I’ve been thinking a lot about creativity lately, in particular about how it works and what it feels like to create something. A couple of recent news articles, while not directly about creativity, do seem to shed some light.

This article from the Boston Globe discusses some of the capabilities of the infant mind and how they differ from those of the adult mind. The skills our brains are born with are useful in gaining mastery over the world; as we grow and use this initial tool kit, the result is a greater capacity for focused consciousness and time-saving familiarity with the world we live in. As in so many things, though, it’s not all gain. Some of those early-life attributes, such as greater flexibility and the capacity for noticing many more details of a situation or scene, would be kind of handy to regain from time to time. The article gives some interesting tidbits about how the brain develops from its early state into something more sophisticated but in some ways narrower and less rich.

Creativity comes into the story, it seems to me, because part of what it means to be creative is to be able to see things freshly, not only appreciating the familiar as if it were new but being able to present stories, colors, shapes, or sounds in new ways, as if seeing them from a new angle. I wonder if creativity is enhanced in any way by spending time with very young people and borrowing their sense of wonder and their capacity for absorbing situations (not knowing what they should pay attention to, the idea is that they try to pay attention to it all). One thing I’ve run across several times in advice about how to keep your brain fit and healthy as you age is to try new things: learn a new language or a new physical skill, read up on some subject or place that’s foreign to you. Maybe what’s going on there is that by immersing yourself in a world that you don’t know, you have to re-acquire some of that ability to notice everything and put it all together. It certainly seems like that might also be a boon to those who want to create; I’ve always had the feeling that doing new things, even if they weren’t related to the writing I wanted to do, was helpful somehow.

This article from The Economist, on the other hand, covers some new research into unconscious thought. A new study has used EEGs to examine brain activity while people were solving a particular type of problem; it turns out that brain activity can be used to predict, by up to 8 seconds, whether someone is going to get the answer to a puzzle. In other words, brain unconscious activity (specifically, an increase in high-frequency gamma waves in the right frontal cortex) reliably signals a forthcoming conscious moment of insight.

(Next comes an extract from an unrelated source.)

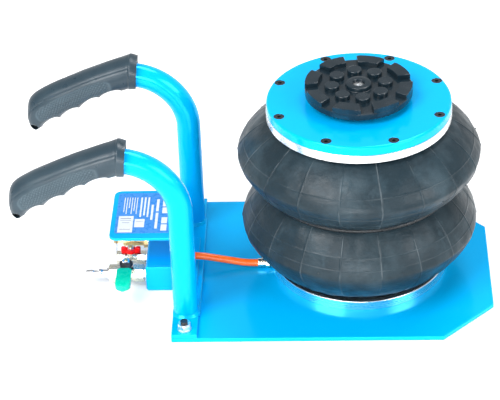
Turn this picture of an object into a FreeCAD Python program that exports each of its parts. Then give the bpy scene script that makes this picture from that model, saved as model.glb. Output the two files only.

It’s always been fascinating to read about the many ways our subconscious minds seem to go on about their business without letting our conscious minds in on what’s going on until necessary. It’s like there’s some committee in the back room discussing the options unbeknownst to me (although “me” is a slippery pronoun in this context) until suddenly my conscious mind is announcing some decision to myself and to the world, just as confidently as if it had thought of it by itself. I’m sure this behind-the-scenes activity makes my cognitive processing much more efficient, but sometimes I’d really like to know what’s going on in there. The whole thing is even more peculiar when you’re coming up with ideas for some creative project or another, and you suddenly see a way to put together the pieces you’ve been mentally pushing around but you’re not sure where the insight came from, or you think you know what road you’re going to take in your writing that day but wind up finding yourself far from home with not much of an idea how you got there. Funny old things, brains.